= Problem description =
The answer should be a single number: how many lines of the entries below hold the word "this".

= Source records =
◆ ◆ ◆

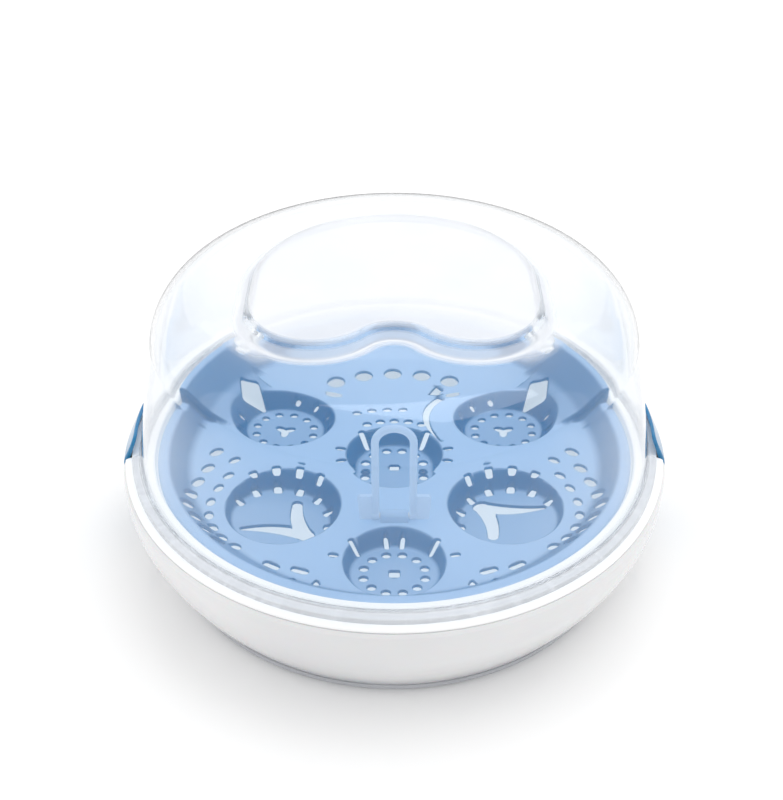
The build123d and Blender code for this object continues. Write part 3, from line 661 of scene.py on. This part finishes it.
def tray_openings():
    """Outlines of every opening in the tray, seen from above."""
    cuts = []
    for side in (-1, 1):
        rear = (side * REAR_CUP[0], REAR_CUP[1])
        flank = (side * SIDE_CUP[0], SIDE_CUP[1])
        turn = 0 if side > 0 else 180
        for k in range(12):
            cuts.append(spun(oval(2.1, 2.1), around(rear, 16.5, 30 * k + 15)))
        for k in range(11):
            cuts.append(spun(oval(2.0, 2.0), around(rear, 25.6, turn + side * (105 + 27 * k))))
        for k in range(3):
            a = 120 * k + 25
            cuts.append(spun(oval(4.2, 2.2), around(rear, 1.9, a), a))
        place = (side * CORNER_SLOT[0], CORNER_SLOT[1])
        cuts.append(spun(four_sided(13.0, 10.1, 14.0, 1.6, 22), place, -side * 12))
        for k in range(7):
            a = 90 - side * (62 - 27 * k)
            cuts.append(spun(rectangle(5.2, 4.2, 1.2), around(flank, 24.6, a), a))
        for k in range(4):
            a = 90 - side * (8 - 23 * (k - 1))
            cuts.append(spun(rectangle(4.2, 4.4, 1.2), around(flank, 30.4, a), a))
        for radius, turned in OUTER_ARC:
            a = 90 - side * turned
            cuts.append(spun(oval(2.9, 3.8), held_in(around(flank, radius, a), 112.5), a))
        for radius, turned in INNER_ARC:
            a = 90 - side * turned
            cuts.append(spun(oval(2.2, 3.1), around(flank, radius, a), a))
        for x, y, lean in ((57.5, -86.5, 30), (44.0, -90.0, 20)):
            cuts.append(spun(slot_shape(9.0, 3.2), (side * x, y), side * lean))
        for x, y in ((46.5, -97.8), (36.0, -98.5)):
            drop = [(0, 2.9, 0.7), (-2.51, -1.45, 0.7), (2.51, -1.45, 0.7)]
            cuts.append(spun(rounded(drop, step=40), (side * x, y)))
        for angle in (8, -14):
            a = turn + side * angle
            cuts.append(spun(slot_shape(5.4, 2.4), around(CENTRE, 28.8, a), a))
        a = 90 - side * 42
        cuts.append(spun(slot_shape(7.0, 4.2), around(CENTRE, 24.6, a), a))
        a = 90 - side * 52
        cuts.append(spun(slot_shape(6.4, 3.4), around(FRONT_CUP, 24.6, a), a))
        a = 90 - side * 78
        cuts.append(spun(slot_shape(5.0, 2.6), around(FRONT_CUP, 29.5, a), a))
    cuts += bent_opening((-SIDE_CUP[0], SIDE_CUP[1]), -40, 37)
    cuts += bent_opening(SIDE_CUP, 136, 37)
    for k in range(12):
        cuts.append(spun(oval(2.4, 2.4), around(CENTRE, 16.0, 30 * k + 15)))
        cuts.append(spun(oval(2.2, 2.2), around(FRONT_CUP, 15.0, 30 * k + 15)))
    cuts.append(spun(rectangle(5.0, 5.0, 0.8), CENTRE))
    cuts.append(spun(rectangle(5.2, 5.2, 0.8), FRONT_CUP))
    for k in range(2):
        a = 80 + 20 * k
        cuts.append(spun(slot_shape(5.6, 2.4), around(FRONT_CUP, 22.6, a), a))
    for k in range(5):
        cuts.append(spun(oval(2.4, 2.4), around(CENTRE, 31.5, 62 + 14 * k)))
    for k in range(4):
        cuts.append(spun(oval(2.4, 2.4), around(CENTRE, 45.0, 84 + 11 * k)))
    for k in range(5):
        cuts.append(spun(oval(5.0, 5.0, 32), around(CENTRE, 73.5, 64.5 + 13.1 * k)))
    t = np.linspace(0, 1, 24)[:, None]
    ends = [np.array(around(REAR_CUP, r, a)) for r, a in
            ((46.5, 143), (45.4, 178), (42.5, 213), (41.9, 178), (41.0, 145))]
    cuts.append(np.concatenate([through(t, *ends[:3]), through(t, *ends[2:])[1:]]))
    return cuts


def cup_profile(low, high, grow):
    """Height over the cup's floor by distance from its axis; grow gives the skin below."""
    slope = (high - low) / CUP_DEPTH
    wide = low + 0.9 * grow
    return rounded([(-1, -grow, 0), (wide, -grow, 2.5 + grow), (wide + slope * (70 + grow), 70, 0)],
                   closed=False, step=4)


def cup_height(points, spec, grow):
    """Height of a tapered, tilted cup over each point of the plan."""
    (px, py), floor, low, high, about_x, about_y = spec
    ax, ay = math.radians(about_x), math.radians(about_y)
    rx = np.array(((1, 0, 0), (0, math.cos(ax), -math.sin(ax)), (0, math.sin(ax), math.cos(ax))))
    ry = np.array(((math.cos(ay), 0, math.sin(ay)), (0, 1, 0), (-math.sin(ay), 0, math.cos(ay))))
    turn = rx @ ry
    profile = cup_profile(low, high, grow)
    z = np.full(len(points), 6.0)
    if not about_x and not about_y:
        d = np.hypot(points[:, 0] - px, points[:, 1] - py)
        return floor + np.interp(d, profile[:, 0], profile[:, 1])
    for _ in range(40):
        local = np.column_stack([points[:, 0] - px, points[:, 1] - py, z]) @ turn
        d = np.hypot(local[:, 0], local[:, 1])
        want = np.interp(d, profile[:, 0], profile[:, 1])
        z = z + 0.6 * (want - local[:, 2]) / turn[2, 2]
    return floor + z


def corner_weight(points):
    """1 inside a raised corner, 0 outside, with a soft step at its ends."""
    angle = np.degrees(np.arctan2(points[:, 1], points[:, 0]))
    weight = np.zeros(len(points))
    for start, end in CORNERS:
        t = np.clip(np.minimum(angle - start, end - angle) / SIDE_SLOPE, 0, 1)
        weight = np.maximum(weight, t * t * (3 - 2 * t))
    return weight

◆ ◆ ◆

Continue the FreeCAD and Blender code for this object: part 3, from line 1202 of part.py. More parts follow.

◆ ◆ ◆

= Solution to the problem =
2